Requirements
Can you quote exactly the stretch of lines from the one with "obj.parent = rigid_bodies[body]" through the final line of the material, both ends included?

Provided material
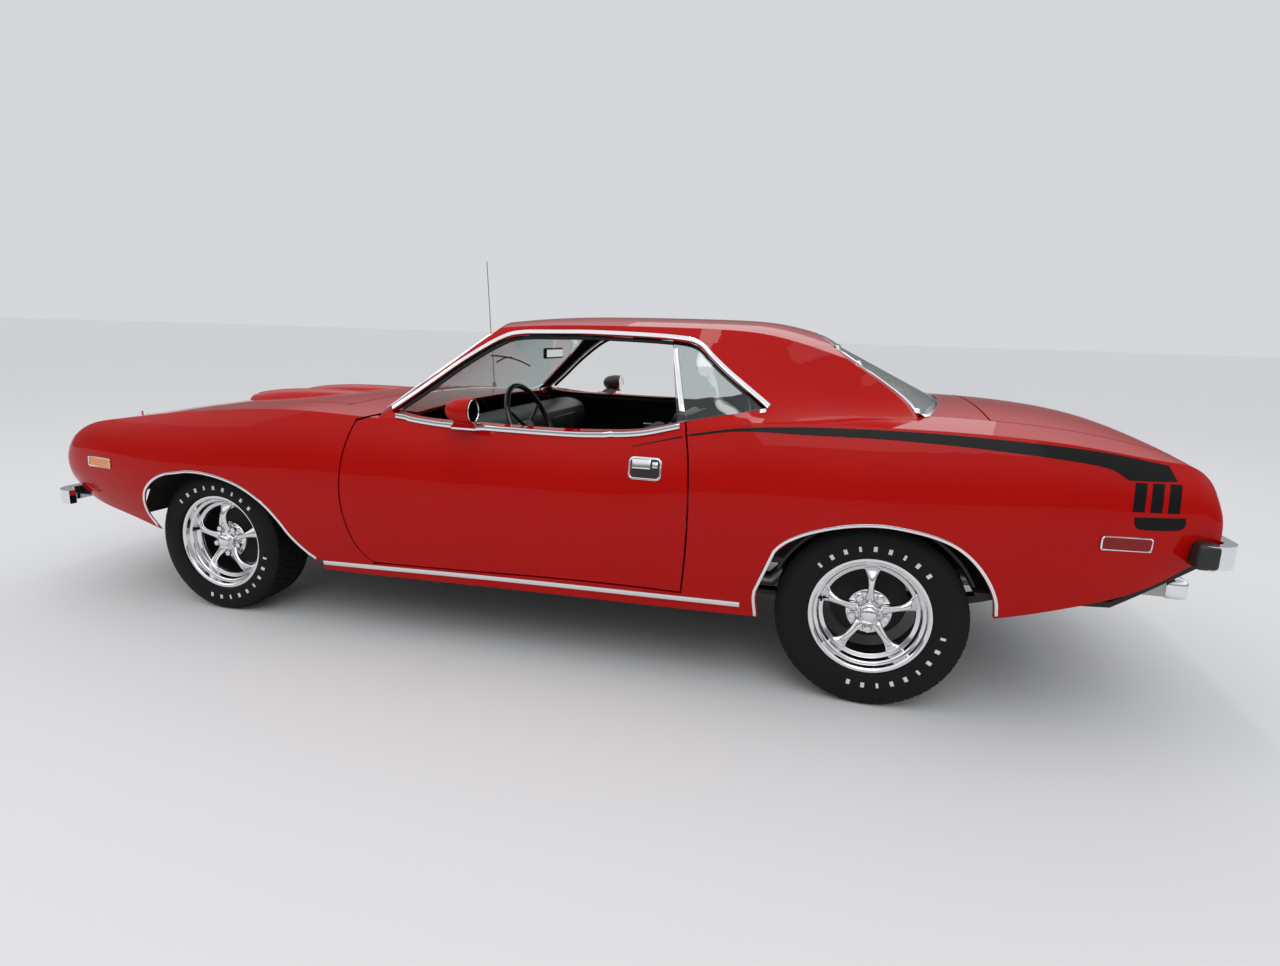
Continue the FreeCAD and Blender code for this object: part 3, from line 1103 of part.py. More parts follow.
# Rear axle on its springs, with the propeller shaft
hub_z = "d.rear_tyre_radius"
stub_length = "(d.rear_track + d.rear_rim_width) / 2 - d.dish_depth - 642"
spring = prism(closed(
    [(rear(-560), FLOOR - 60), (rear(-300), FLOOR - 70), (rear(0), HUB - 58), (rear(300), FLOOR - 30),
     (rear(560), FLOOR + 60)],
    [(rear(560), FLOOR + 76), (rear(300), FLOOR + 0), (rear(0), HUB - 30), (rear(-300), FLOOR - 50),
     (rear(-560), FLOOR - 44)]), -520, -462)
under_floor = "d.floor_z - d.floor_thickness - d.seat_gap"
half_axle = fused(
    "half_axle",
    cylinder("axle_tube", REAR_X, -660, hub_z, "d.axle_tube_radius", 660, "y"),
    cylinder("brake_drum", REAR_X, -680, hub_z, 140, 40, "y"),
    cylinder("stub", REAR_X, f"-640 - ({stub_length})", hub_z, "d.spindle_radius", stub_length, "y"),
    piece("leaf_spring", spring),
    box("spring_hanger", REAR_X + " - 590", -520, "d.floor_z - 62", 40, 58,
        f"{under_floor} - d.floor_z + 62"),
    box("shackle", REAR_X + " + 540", -516, "d.floor_z + 58", 30, 50, "64 - d.seat_gap"),
    box("spring_clamp", REAR_X + " - 50", -526, hub_z + " - 66", 100, 70, 46))
differential = doc.addObject("Part::Sphere", "differential")
bind(differential, Radius="d.differential_radius")
place(differential, REAR_X, 0, hub_z)
shaft = cylinder("prop_shaft", FRONT_X + " + 986", 0, "d.floor_z + 16", "d.prop_shaft_radius",
                 "d.wheelbase - 1086", "x")
rear_axle = fused("axle_and_springs", half_axle, mirror_of("other_half_axle", half_axle), differential, shaft)

# Exhaust with its silencers and tips, and the fuel tank
def pipe(points, radius):
    """Straight runs of pipe with a ball at each bend."""
    runs = [V(*p) for p in points]
    solid = Part.makeSphere(radius, runs[0])
    for a, b in zip(runs, runs[1:]):
        solid = solid.fuse(Part.makeCylinder(radius, (b - a).Length, a, b - a)).fuse(Part.makeSphere(radius,
                                                                                                     b))
    return solid


PIPE_R = size("exhaust_radius")
route = [(front(340), -230, FLOOR - 70), (rear(-380), -330, FLOOR - 64), (rear(-200), -330, FLOOR + 116),
         (rear(150), -330, FLOOR + 116), (rear(330), -395, FLOOR + 50), (rear(660), -410, FLOOR + 40),
         (rear(900), -595, FLOOR + 150)]
exhaust_left = pipe(route, PIPE_R)
silencer = Part.makeCylinder(62, 460, V(rear(-1120), -300, FLOOR - 90), V(1, 0, 0))
tip = slab(rear(890), rear(1010), -650, -540, FLOOR + 128, FLOOR + 184)
strap = slab(front(980), front(1010), -276, -250, FLOOR - 74, FLOOR - FLOOR_T - SEAT)
rear_strap = slab(rear(480), rear(510), -416, -390, FLOOR + 46, FLOOR + 122 - SEAT)
exhaust_left = exhaust_left.multiFuse([silencer, tip, strap, rear_strap])
exhaust = both(exhaust_left)
tank = box("tank", REAR_X + " + 430", -290, "d.floor_z - 20", 450, 580, "142 - d.seat_gap")
doc.recompute()
fuel_tank = doc.addObject("Part::Fillet", "round_cornered_tank")
fuel_tank.Base = tank
fuel_tank.Edges = [(i, 40, 40) for i, edge in enumerate(tank.Shape.Edges,
                                                        start=1) if edge.BoundBox.ZLength > 100]

# Antenna on the right fender, its foot trimmed to the fender's top
MAST_X, MAST_Y, MAST_TILT = 514, 800, -3.2
mast_z = crest_z(front(MAST_X)) + 10
mast = cylinder("mast", f"{FRONT_X} + {MAST_X}", MAST_Y, mast_z, "d.antenna_radius", "d.antenna_height")
mast.Placement.Rotation = FreeCAD.Rotation(V(0, 1, 0), MAST_TILT)
foot = cone("mast_foot", f"{FRONT_X} + {MAST_X}", MAST_Y, mast_z - 4, 14, 8, 26)
fender_top = piece("fender_top", body_solid(-SEAT, -SEAT, 0))
antenna = less("antenna_on_fender", fused("antenna_pieces", mast, foot), fender_top)

# Body panels
node("roof_panel", roof)
node("hood", hood)
node("decklid", decklid)
node("nose_panel", nose.fuse(valance))
node("cowl_panel", cowl)
node("rear_deck", rear_deck)
node("tail_panel", tail)
node("windscreen", windscreen)
node("rear_window", rear_window)
for hand, turned in (("left", lambda shape: shape), ("right", mirrored)):
    node("door_" + hand, turned(door))
    node("side_panel_" + hand, turned(side_panel))
    node("fender_" + hand, turned(fender))
node("quarter_glass", both(quarter_glass))

# Grille, lamps and bumpers
node("grille", grille)
node("headlamps", both(headlamp))
node("front_markers", both(front_marker))
node("rear_lamps", Part.makeCompound([tail_lamp, mirrored(tail_lamp), rear_marker, mirrored(rear_marker)]))
node("front_bumper", front_bumper)
node("rear_bumper", rear_bumper)

# Inner body
node("inner_body", inner_body)
node("floor_pan", floor_pan)
node("trunk_floor", trunk_floor)

# Interior
node("front_seats", both(front_seat))
node("rear_seat", rear_seat)
node("dashboard", dashboard)
node("steering_wheel", steering_wheel)

# Chassis
node("engine_block", engine)
node("front_subframe", front_subframe)
node("rear_axle", rear_axle)
node("exhaust", exhaust)
node("fuel_tank", fuel_tank)
node("antenna", antenna)
for name, thing in [("knuckle_", knuckle)] + wheels:
    node(name + "left", thing)
    node(name + "right", mirror_of(name + "mirrored", thing))

# Check and export
doc.recompute()
for thing in doc.Objects:
    if {"Invalid", "Error"} & set(thing.State):
        raise RuntimeError(thing.Label + " failed to build")
os.makedirs("parts", exist_ok=True)
for thing in nodes:
    if thing.Shape.isNull() or not thing.Shape.isValid():
        raise RuntimeError(thing.Label + " has no valid shape")
    thing.Shape.exportStep("parts/" + thing.Label + ".step")
print(len(nodes), "sub-parts written")
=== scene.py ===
# %% [markdown]
# # A two-door muscle car, finished in Blender
# The CAD model gives every panel, wheel and joint at its real size. This script dresses it: paint, chrome,
# rubber and glass first, then the trim, wheels, tyres, lamps and seats that make it look like the real car.

# %% Load the frame
import json
import math

import bpy
from mathutils import Matrix, Vector

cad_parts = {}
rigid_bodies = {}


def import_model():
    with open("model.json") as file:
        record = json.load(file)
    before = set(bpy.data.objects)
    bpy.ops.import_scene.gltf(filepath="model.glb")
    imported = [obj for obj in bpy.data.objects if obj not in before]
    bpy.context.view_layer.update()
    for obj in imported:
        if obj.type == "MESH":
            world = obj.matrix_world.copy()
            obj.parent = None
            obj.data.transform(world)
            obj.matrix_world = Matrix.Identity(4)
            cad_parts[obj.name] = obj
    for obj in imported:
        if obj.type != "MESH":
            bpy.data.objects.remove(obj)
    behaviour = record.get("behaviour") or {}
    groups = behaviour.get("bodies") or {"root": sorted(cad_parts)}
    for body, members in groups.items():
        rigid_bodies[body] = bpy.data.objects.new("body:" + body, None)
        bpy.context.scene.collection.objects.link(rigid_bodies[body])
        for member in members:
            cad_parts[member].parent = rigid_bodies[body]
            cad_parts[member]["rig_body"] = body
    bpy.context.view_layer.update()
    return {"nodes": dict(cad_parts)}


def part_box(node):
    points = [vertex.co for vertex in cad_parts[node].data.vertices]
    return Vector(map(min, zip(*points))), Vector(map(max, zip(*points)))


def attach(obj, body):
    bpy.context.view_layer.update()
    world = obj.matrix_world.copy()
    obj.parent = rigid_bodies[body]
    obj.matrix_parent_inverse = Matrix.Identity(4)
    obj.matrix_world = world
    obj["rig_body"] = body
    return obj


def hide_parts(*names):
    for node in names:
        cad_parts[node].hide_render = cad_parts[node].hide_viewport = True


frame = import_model()
nodes = frame["nodes"]

# %% [markdown]
# ## Camera
# The camera was solved from the checkerboard floor of the photograph: its place, its three axes and its
# focal length in pixels. Blender wants a lens in millimetres on a 36 mm sensor, so the pixels are
# converted.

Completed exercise
    obj.parent = rigid_bodies[body]
    obj.matrix_parent_inverse = Matrix.Identity(4)
    obj.matrix_world = world
    obj["rig_body"] = body
    return obj


def hide_parts(*names):
    for node in names:
        cad_parts[node].hide_render = cad_parts[node].hide_viewport = True


frame = import_model()
nodes = frame["nodes"]

# %% [markdown]
# ## Camera
# The camera was solved from the checkerboard floor of the photograph: its place, its three axes and its
# focal length in pixels. Blender wants a lens in millimetres on a 36 mm sensor, so the pixels are
# converted.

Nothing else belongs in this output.